Ye Old Curiosity Shop: interior















One of its inhabitants: a mummy.






















The present ceremony was beautiful and the presents I was given lasted (as my wife will testify) many, many years. Kathy’s mum gave me a ‘Hunters’ shirt which I wore for almost two decades (in between washes) And Kathy gave me my ultimate dream. Some people dream of Harley Davidsons, others of joining the Mile High Club. All I ever wanted was a Davy Crocket hat.

Rick had originally gone hunting raccoon but as the time grew nearer to my visit, they were forced to buy a dead raccoon, and from its skin Kathy manufactured the ultimate Davy Crocket hat. It’s now staring balefully at me from across the room. Sometimes I wear it l – when I’m alone and no one’s there to laugh or object. I remember that period in Liverpool when Davy Crocket ruled supreme and not a cat was safe from catapult or the well thrown stone – though no one to my knowledge ever succeeded in making a Tabby skin hat.

After Christmas dinner the ‘men’ played cards in the cellar and told stories of ‘Bigfoot’, and I won 31 cents. Upstairs the women talked, washed up and ate.

I still remember Rick’s story of his ‘encounter’ with Bigfoot, and to this day am happy to believe it’s true rather than the tall tale told to a lime-sucking greenhorn. Greenhorn. Still haven’t figured out where that particular word comes from. Google would tell me but some things are better to wonder at.

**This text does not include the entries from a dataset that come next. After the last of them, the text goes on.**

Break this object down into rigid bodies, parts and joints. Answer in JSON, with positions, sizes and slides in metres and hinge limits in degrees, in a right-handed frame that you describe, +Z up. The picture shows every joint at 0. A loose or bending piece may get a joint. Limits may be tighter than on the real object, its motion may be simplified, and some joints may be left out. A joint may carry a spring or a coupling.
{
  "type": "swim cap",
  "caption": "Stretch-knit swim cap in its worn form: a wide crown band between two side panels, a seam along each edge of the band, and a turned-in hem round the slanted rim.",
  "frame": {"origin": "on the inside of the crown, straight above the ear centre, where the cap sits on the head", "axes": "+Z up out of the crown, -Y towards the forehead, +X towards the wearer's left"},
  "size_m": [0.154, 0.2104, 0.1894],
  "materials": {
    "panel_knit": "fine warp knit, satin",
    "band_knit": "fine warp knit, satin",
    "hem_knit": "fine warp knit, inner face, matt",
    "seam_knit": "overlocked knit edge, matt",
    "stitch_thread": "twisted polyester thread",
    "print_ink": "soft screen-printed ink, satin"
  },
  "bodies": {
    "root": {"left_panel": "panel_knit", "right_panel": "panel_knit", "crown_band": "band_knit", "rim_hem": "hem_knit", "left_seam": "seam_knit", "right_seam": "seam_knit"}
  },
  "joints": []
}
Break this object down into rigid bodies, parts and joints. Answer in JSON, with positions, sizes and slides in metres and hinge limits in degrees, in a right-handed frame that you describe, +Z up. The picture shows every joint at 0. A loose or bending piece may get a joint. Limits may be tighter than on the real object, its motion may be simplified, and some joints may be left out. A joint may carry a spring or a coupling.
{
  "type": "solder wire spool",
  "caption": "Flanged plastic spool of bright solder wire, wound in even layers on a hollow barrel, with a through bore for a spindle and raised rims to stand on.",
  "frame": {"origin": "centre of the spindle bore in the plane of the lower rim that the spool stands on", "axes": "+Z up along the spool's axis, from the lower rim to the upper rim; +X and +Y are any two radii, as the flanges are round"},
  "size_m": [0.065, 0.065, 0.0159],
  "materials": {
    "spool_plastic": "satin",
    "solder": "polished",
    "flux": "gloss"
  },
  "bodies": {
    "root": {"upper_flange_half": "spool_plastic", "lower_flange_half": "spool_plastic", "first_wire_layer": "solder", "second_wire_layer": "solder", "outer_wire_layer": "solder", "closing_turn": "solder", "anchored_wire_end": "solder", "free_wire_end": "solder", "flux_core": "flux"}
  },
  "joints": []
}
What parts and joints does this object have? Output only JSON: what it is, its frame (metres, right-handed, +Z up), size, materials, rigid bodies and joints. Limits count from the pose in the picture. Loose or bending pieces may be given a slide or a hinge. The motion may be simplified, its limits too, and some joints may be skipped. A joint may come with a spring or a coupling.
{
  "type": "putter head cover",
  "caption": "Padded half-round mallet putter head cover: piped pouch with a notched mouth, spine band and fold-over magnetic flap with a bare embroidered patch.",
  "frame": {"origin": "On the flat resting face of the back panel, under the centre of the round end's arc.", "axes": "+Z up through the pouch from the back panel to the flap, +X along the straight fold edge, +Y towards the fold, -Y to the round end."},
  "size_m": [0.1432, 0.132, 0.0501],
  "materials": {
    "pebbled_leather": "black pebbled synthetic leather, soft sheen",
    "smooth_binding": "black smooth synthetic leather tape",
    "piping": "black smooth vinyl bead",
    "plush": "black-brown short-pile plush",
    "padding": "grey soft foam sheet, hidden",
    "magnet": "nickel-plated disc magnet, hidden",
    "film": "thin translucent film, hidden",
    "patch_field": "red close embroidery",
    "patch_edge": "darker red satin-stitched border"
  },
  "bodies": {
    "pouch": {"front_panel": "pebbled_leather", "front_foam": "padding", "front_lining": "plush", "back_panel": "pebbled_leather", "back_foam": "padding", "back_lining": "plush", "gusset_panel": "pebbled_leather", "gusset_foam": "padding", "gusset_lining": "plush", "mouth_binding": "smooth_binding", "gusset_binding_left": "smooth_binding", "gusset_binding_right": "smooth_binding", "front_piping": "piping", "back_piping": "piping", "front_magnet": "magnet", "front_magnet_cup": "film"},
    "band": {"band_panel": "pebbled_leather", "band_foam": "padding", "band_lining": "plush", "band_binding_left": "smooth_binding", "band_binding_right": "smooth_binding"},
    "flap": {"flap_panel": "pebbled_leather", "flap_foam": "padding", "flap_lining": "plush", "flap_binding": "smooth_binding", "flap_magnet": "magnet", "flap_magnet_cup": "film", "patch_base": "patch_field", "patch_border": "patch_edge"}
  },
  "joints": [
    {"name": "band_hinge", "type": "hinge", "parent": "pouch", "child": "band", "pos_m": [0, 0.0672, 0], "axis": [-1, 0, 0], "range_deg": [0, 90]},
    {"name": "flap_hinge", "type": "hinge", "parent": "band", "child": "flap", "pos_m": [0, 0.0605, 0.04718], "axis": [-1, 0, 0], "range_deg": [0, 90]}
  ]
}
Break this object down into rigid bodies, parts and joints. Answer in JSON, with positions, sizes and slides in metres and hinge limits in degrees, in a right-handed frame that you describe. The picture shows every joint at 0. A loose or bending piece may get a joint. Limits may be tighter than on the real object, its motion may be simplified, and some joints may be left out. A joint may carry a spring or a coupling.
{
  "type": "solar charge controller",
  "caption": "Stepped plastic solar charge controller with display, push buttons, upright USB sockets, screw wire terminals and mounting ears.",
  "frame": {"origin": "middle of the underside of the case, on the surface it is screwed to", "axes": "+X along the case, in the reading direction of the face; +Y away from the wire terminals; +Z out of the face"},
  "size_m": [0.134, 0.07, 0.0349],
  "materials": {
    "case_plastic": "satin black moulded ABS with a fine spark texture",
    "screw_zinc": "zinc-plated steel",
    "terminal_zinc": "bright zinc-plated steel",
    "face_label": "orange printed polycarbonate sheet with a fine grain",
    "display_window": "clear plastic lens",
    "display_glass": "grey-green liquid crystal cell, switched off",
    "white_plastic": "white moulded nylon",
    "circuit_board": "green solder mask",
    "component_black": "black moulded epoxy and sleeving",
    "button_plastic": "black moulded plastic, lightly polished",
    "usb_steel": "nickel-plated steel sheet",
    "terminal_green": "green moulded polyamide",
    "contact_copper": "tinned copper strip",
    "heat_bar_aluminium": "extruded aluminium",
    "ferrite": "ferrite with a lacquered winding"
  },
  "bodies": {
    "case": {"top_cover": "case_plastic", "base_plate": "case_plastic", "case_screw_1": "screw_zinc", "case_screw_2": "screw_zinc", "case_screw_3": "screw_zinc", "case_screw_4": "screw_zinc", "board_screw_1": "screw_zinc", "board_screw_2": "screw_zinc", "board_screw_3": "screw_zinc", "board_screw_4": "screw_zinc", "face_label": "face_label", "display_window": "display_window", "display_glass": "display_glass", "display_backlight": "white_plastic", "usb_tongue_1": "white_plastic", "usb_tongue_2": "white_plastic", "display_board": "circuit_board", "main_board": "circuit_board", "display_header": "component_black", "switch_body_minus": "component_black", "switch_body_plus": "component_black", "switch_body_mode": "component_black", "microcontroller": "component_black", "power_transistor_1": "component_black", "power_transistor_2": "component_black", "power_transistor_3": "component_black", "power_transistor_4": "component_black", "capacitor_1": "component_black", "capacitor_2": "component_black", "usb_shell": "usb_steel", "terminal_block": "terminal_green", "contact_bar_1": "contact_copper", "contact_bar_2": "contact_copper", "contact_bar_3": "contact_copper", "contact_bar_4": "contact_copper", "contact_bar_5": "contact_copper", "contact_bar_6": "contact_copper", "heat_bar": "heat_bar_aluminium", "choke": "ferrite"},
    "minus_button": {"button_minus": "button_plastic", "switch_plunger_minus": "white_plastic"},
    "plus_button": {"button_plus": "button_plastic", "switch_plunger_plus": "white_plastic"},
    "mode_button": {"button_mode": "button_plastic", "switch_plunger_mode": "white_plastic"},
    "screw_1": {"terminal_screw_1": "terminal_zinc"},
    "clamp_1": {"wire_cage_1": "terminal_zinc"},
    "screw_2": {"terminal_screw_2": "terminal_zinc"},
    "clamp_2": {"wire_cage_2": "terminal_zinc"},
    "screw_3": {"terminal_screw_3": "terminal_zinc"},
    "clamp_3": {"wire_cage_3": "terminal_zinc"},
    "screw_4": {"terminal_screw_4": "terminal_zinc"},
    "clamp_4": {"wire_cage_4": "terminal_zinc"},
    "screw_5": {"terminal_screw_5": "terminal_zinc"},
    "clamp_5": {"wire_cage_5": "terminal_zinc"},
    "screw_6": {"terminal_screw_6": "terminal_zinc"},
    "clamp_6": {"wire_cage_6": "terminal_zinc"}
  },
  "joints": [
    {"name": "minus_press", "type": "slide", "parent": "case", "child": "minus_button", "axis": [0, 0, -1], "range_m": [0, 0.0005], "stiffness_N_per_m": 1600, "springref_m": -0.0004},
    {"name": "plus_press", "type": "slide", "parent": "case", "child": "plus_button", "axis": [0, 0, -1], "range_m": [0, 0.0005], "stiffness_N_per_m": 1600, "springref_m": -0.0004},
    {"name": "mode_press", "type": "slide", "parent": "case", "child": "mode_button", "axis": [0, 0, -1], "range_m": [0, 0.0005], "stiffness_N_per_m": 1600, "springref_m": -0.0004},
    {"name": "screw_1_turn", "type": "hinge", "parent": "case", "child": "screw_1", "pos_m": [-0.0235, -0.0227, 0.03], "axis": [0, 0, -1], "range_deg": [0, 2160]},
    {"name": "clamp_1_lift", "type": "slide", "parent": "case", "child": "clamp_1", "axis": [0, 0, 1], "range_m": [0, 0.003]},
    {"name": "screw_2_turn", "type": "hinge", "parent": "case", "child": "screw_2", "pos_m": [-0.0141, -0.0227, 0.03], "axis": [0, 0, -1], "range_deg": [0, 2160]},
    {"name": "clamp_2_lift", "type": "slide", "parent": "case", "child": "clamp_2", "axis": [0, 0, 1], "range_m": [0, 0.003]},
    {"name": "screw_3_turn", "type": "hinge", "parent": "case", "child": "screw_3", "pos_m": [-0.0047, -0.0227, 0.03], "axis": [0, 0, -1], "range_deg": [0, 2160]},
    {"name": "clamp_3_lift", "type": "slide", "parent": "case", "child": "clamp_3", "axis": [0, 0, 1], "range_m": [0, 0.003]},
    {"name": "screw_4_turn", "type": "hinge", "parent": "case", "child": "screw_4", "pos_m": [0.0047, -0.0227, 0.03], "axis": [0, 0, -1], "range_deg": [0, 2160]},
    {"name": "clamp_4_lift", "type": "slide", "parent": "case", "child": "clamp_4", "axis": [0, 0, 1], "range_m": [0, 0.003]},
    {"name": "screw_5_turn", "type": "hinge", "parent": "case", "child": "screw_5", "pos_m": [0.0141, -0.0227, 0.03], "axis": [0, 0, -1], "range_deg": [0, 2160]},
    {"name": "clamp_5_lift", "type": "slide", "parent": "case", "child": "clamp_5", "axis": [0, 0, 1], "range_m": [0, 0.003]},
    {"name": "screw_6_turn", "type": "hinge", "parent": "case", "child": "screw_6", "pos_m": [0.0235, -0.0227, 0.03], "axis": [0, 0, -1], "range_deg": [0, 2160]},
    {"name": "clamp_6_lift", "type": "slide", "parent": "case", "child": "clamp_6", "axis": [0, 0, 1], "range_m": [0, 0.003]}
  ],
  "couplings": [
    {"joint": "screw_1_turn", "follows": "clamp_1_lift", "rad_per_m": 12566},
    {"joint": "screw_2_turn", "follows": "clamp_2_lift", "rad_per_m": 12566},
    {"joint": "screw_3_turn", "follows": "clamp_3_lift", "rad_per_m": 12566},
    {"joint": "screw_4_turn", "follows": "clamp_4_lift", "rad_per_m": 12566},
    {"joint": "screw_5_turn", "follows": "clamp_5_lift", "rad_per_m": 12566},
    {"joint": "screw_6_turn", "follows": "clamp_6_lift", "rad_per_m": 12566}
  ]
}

The nub of the story was that Rick was hunting in the Cascades when the forest grew silent. As he walked on he became aware of a stench so foul he wanted to throw up. Then came a cry neither animal nor human, a sound he had never heard before. He sensed a presence but saw nothing, and slowly retraced his steps.

A great story after a few beers.

I went to bed thinking of Bigfoot and Davy Crocket and wondering who would come out on top.